(WORK TO DO):
Exactly reproduce each line of the listing that follows.

### COLLECTED MATERIAL

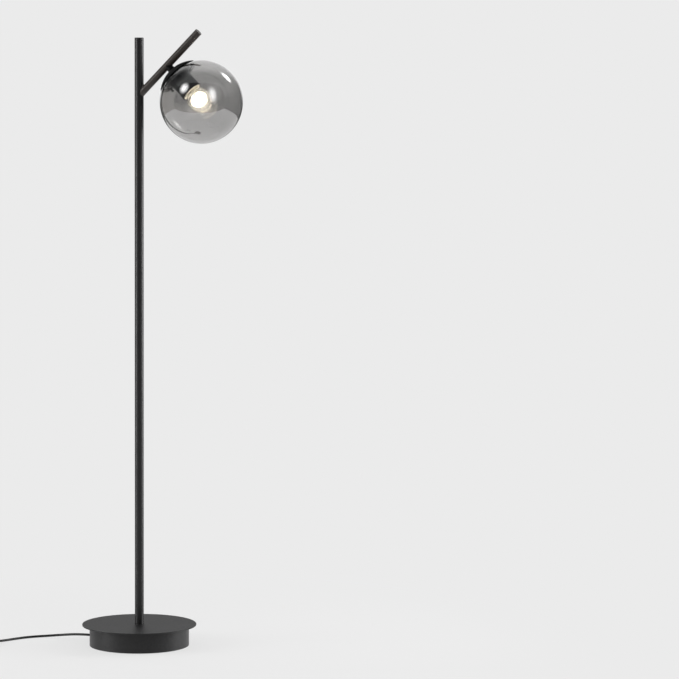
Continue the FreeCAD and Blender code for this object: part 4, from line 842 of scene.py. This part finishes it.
def make_room():
    """Five walls and a ceiling, each wall from its low grey to its high grey between two heights."""
    walls = {
        "front_left": (FRONT_LEFT, FRONT_MIDDLE, "#a3a09b", "#4c4b4b", 0.0, 1.5),
        "front_right": (FRONT_MIDDLE, FRONT_RIGHT, "#8b8a87", "#4c4b4b", 0.0, 1.5),
        "right": (FRONT_RIGHT, BACK_RIGHT, "#5a5b5c", "#8e8f8f", 0.6, 4.4),
        "back": (BACK_RIGHT, BACK_LEFT, "#4c4c4c", "#ebebeb", 1.0, 1.8),
        "left": (BACK_LEFT, FRONT_LEFT, "#aaa7a3", "#626160", 2.0, 3.4),
    }
    for name, (start, end, *tones) in walls.items():
        corners = [(*start, 0), (*end, 0), (*end, ROOM_HEIGHT), (*start, ROOM_HEIGHT)]
        make_wall(name, corners, tones)
    ceiling = [(*spot, ROOM_HEIGHT)
               for spot in (FRONT_LEFT, FRONT_MIDDLE, FRONT_RIGHT, BACK_RIGHT, BACK_LEFT)]
    make_wall("ceiling", ceiling, ("#868787", "#868787", 0.0, 1.0))


CARD_HALF = 0.5


def glow_card(name, way, distance, wide, tall, radiance, turn=0.0):
    """A soft round light that reflections show, seen from the globe along way.

    With hardly any radiance it is a black flag, which darkens what lies behind it.
    """
    middle = globe_middle + spot_at(*way).normalized() * distance
    facing = (globe_middle - middle).to_track_quat("Z", "Y").to_matrix().to_4x4()
    shape = bmesh.new()
    bmesh.ops.create_grid(shape, x_segments=2, y_segments=2, size=CARD_HALF)
    mesh = bpy.data.meshes.new(name)
    shape.to_mesh(mesh)
    shape.free()
    material, tree, place, mirrored = mirrored_material(name + "_cloth")
    away = add_node(tree, "ShaderNodeVectorMath", links={0: place}, operation="LENGTH")
    share = add_node(tree, "ShaderNodeMapRange", {"From Min": CARD_HALF, "From Max": 0.0},
                     {"Value": away.outputs["Value"]}, interpolation_type="SMOOTHERSTEP")
    seen = add_node(tree, "ShaderNodeMath", links={0: share.outputs["Result"], 1: mirrored},
                    operation="MULTIPLY")
    glow = add_node(tree, "ShaderNodeEmission", {"Strength": radiance})
    finish_mirrored(tree, seen.outputs["Value"], glow)
    card = keep(name, mesh, material)
    card.matrix_world = (Matrix.Translation(middle) @ facing @ Matrix.Rotation(turn, 4, "Z")
                         @ Matrix.Diagonal((wide, tall, 1, 1)))
    only_reflected(card)


# What the world gives to matt surfaces, from just under the horizon up to nearly overhead.
LOW_LIGHT, HIGH_LIGHT = 0.33, 0.55
LIGHT_FROM, LIGHT_TO = -0.1, 0.9


def make_world():
    """The background is flat and pale; what lights the lamp is darker, and brighter from above."""
    world = bpy.data.worlds.new("studio")
    scene.world = world
    world.use_nodes = True
    tree = world.node_tree
    tree.nodes.clear()
    way = add_node(tree, "ShaderNodeTexCoord").outputs["Generated"]
    split = add_node(tree, "ShaderNodeSeparateXYZ", links={"Vector": way})
    share = add_node(tree, "ShaderNodeMapRange", {
        "From Min": LIGHT_FROM, "From Max": LIGHT_TO, "To Min": LOW_LIGHT, "To Max": HIGH_LIGHT,
    }, {"Value": split.outputs["Z"]})
    light = add_node(tree, "ShaderNodeBackground", {"Color": (1, 1, 1, 1)},
                     {"Strength": share.outputs["Result"]})
    plain = add_node(tree, "ShaderNodeBackground", {"Color": BACKGROUND, "Strength": 1.0})
    path = add_node(tree, "ShaderNodeLightPath")
    seen = path.outputs["Is Camera Ray"]
    for kind in ("Is Transmission Ray", "Is Glossy Ray"):
        seen = add_node(tree, "ShaderNodeMath", links={0: seen, 1: path.outputs[kind]},
                        operation="MAXIMUM").outputs["Value"]
    both = add_node(tree, "ShaderNodeMixShader", links={
        0: seen, 1: light.outputs["Background"], 2: plain.outputs["Background"]})
    add_node(tree, "ShaderNodeOutputWorld", links={"Surface": both.outputs["Shader"]})


def all_but(*glasses):
    """A collection for lamps that light everything but the given glasses, which mirror the room."""
    made = bpy.data.collections.new("all_but_" + "_".join(glasses))
    for name in glasses:
        made.objects.link(bpy.data.objects[name])
    for entry in made.collection_objects:
        entry.light_linking.link_state = "EXCLUDE"
    return made


SOFTBOX_AIM = Vector((0, 0, 0.6))


def softbox(name, across, towards, height, wide, tall, radiance):
    """A soft light in the studio, turned to the middle of the post."""
    light = bpy.data.lights.new(name, "AREA")
    light.shape = "RECTANGLE"
    light.size = wide
    light.size_y = tall
    light.energy = radiance * math.pi * wide * tall
    thing = bpy.data.objects.new(name, light)
    spot = spot_at(across, towards, height)
    thing.location = spot
    thing.rotation_euler = (spot - SOFTBOX_AIM).to_track_quat("Z", "Y").to_euler()
    thing.light_linking.receiver_collection = all_but("smoked_globe", "round_bulb")
    scene.collection.objects.link(thing)


def bulb_light(watts, radius):
    """The light that the lit rods throw on the holder and the disc round them."""
    light = bpy.data.lights.new("bulb_light", "POINT")
    light.energy = watts
    light.shadow_soft_size = radius
    light.color = linear("#fff9f0")[:3]
    thing = bpy.data.objects.new("bulb_light", light)
    thing.location = head @ Vector((0, 0, BULB_MIDDLE * MM))
    thing.light_linking.receiver_collection = all_but("smoked_globe")
    scene.collection.objects.link(thing)


globe_middle = head @ Vector((0, 0, GLOBE_MIDDLE * MM))
make_floor()
make_room()
make_world()
# Each card's way from the globe (right, towards the camera, up), its distance, width and height in
# metres, its radiance and its turn.
glow_card("window_glow", (0.610, -0.380, 0.610), 3.0, 1.1, 1.5, 12.0, math.radians(25))
glow_card("right_umbrella", (0.483, 0.809, 0.335), 2.1, 1.2, 2.2, 3.4)
glow_card("right_haze", (0.560, 0.750, 0.360), 2.3, 2.4, 3.8, 0.45)
glow_card("left_umbrella", (-0.706, 0.442, 0.555), 2.6, 1.5, 1.7, 5.0)
glow_card("ceiling_glow", (0.05, -0.588, 0.809), 2.0, 5.0, 5.0, 0.9)
glow_card("black_flag", (-0.620, -0.310, 0.720), 1.6, 1.9, 1.9, 0.04)
# Each box's place (right, towards the camera, up), its width and height in metres and its radiance.
softbox("softbox_right", 3.0, -0.3, 1.1, 1.6, 2.2, 9.5)
softbox("softbox_left", -2.9, 0.6, 1.1, 1.0, 2.2, 10.0)
bulb_light(0.13, 12 * MM)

######

(TASK ANSWER):
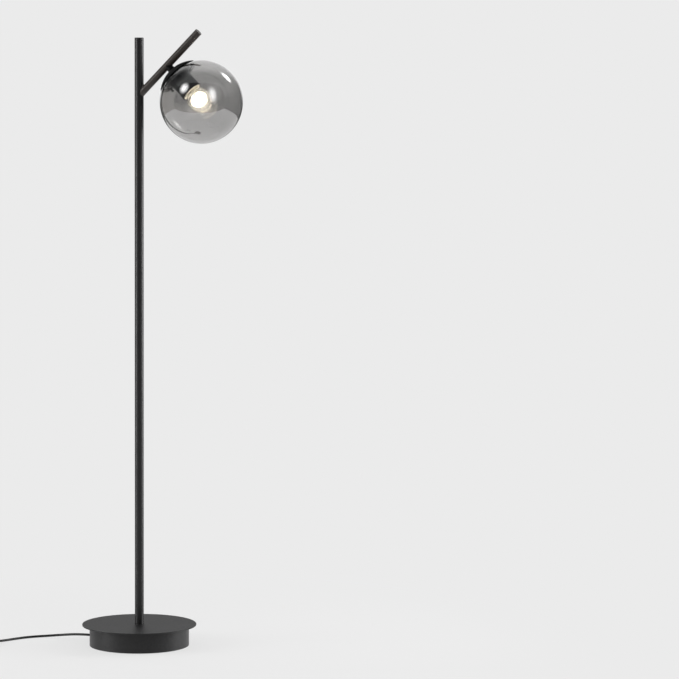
Continue the FreeCAD and Blender code for this object: part 4, from line 842 of scene.py. This part finishes it.
def make_room():
    """Five walls and a ceiling, each wall from its low grey to its high grey between two heights."""
    walls = {
        "front_left": (FRONT_LEFT, FRONT_MIDDLE, "#a3a09b", "#4c4b4b", 0.0, 1.5),
        "front_right": (FRONT_MIDDLE, FRONT_RIGHT, "#8b8a87", "#4c4b4b", 0.0, 1.5),
        "right": (FRONT_RIGHT, BACK_RIGHT, "#5a5b5c", "#8e8f8f", 0.6, 4.4),
        "back": (BACK_RIGHT, BACK_LEFT, "#4c4c4c", "#ebebeb", 1.0, 1.8),
        "left": (BACK_LEFT, FRONT_LEFT, "#aaa7a3", "#626160", 2.0, 3.4),
    }
    for name, (start, end, *tones) in walls.items():
        corners = [(*start, 0), (*end, 0), (*end, ROOM_HEIGHT), (*start, ROOM_HEIGHT)]
        make_wall(name, corners, tones)
    ceiling = [(*spot, ROOM_HEIGHT)
               for spot in (FRONT_LEFT, FRONT_MIDDLE, FRONT_RIGHT, BACK_RIGHT, BACK_LEFT)]
    make_wall("ceiling", ceiling, ("#868787", "#868787", 0.0, 1.0))


CARD_HALF = 0.5


def glow_card(name, way, distance, wide, tall, radiance, turn=0.0):
    """A soft round light that reflections show, seen from the globe along way.

    With hardly any radiance it is a black flag, which darkens what lies behind it.
    """
    middle = globe_middle + spot_at(*way).normalized() * distance
    facing = (globe_middle - middle).to_track_quat("Z", "Y").to_matrix().to_4x4()
    shape = bmesh.new()
    bmesh.ops.create_grid(shape, x_segments=2, y_segments=2, size=CARD_HALF)
    mesh = bpy.data.meshes.new(name)
    shape.to_mesh(mesh)
    shape.free()
    material, tree, place, mirrored = mirrored_material(name + "_cloth")
    away = add_node(tree, "ShaderNodeVectorMath", links={0: place}, operation="LENGTH")
    share = add_node(tree, "ShaderNodeMapRange", {"From Min": CARD_HALF, "From Max": 0.0},
                     {"Value": away.outputs["Value"]}, interpolation_type="SMOOTHERSTEP")
    seen = add_node(tree, "ShaderNodeMath", links={0: share.outputs["Result"], 1: mirrored},
                    operation="MULTIPLY")
    glow = add_node(tree, "ShaderNodeEmission", {"Strength": radiance})
    finish_mirrored(tree, seen.outputs["Value"], glow)
    card = keep(name, mesh, material)
    card.matrix_world = (Matrix.Translation(middle) @ facing @ Matrix.Rotation(turn, 4, "Z")
                         @ Matrix.Diagonal((wide, tall, 1, 1)))
    only_reflected(card)


# What the world gives to matt surfaces, from just under the horizon up to nearly overhead.
LOW_LIGHT, HIGH_LIGHT = 0.33, 0.55
LIGHT_FROM, LIGHT_TO = -0.1, 0.9


def make_world():
    """The background is flat and pale; what lights the lamp is darker, and brighter from above."""
    world = bpy.data.worlds.new("studio")
    scene.world = world
    world.use_nodes = True
    tree = world.node_tree
    tree.nodes.clear()
    way = add_node(tree, "ShaderNodeTexCoord").outputs["Generated"]
    split = add_node(tree, "ShaderNodeSeparateXYZ", links={"Vector": way})
    share = add_node(tree, "ShaderNodeMapRange", {
        "From Min": LIGHT_FROM, "From Max": LIGHT_TO, "To Min": LOW_LIGHT, "To Max": HIGH_LIGHT,
    }, {"Value": split.outputs["Z"]})
    light = add_node(tree, "ShaderNodeBackground", {"Color": (1, 1, 1, 1)},
                     {"Strength": share.outputs["Result"]})
    plain = add_node(tree, "ShaderNodeBackground", {"Color": BACKGROUND, "Strength": 1.0})
    path = add_node(tree, "ShaderNodeLightPath")
    seen = path.outputs["Is Camera Ray"]
    for kind in ("Is Transmission Ray", "Is Glossy Ray"):
        seen = add_node(tree, "ShaderNodeMath", links={0: seen, 1: path.outputs[kind]},
                        operation="MAXIMUM").outputs["Value"]
    both = add_node(tree, "ShaderNodeMixShader", links={
        0: seen, 1: light.outputs["Background"], 2: plain.outputs["Background"]})
    add_node(tree, "ShaderNodeOutputWorld", links={"Surface": both.outputs["Shader"]})


def all_but(*glasses):
    """A collection for lamps that light everything but the given glasses, which mirror the room."""
    made = bpy.data.collections.new("all_but_" + "_".join(glasses))
    for name in glasses:
        made.objects.link(bpy.data.objects[name])
    for entry in made.collection_objects:
        entry.light_linking.link_state = "EXCLUDE"
    return made


SOFTBOX_AIM = Vector((0, 0, 0.6))


def softbox(name, across, towards, height, wide, tall, radiance):
    """A soft light in the studio, turned to the middle of the post."""
    light = bpy.data.lights.new(name, "AREA")
    light.shape = "RECTANGLE"
    light.size = wide
    light.size_y = tall
    light.energy = radiance * math.pi * wide * tall
    thing = bpy.data.objects.new(name, light)
    spot = spot_at(across, towards, height)
    thing.location = spot
    thing.rotation_euler = (spot - SOFTBOX_AIM).to_track_quat("Z", "Y").to_euler()
    thing.light_linking.receiver_collection = all_but("smoked_globe", "round_bulb")
    scene.collection.objects.link(thing)


def bulb_light(watts, radius):
    """The light that the lit rods throw on the holder and the disc round them."""
    light = bpy.data.lights.new("bulb_light", "POINT")
    light.energy = watts
    light.shadow_soft_size = radius
    light.color = linear("#fff9f0")[:3]
    thing = bpy.data.objects.new("bulb_light", light)
    thing.location = head @ Vector((0, 0, BULB_MIDDLE * MM))
    thing.light_linking.receiver_collection = all_but("smoked_globe")
    scene.collection.objects.link(thing)


globe_middle = head @ Vector((0, 0, GLOBE_MIDDLE * MM))
make_floor()
make_room()
make_world()
# Each card's way from the globe (right, towards the camera, up), its distance, width and height in
# metres, its radiance and its turn.
glow_card("window_glow", (0.610, -0.380, 0.610), 3.0, 1.1, 1.5, 12.0, math.radians(25))
glow_card("right_umbrella", (0.483, 0.809, 0.335), 2.1, 1.2, 2.2, 3.4)
glow_card("right_haze", (0.560, 0.750, 0.360), 2.3, 2.4, 3.8, 0.45)
glow_card("left_umbrella", (-0.706, 0.442, 0.555), 2.6, 1.5, 1.7, 5.0)
glow_card("ceiling_glow", (0.05, -0.588, 0.809), 2.0, 5.0, 5.0, 0.9)
glow_card("black_flag", (-0.620, -0.310, 0.720), 1.6, 1.9, 1.9, 0.04)
# Each box's place (right, towards the camera, up), its width and height in metres and its radiance.
softbox("softbox_right", 3.0, -0.3, 1.1, 1.6, 2.2, 9.5)
softbox("softbox_left", -2.9, 0.6, 1.1, 1.0, 2.2, 10.0)
bulb_light(0.13, 12 * MM)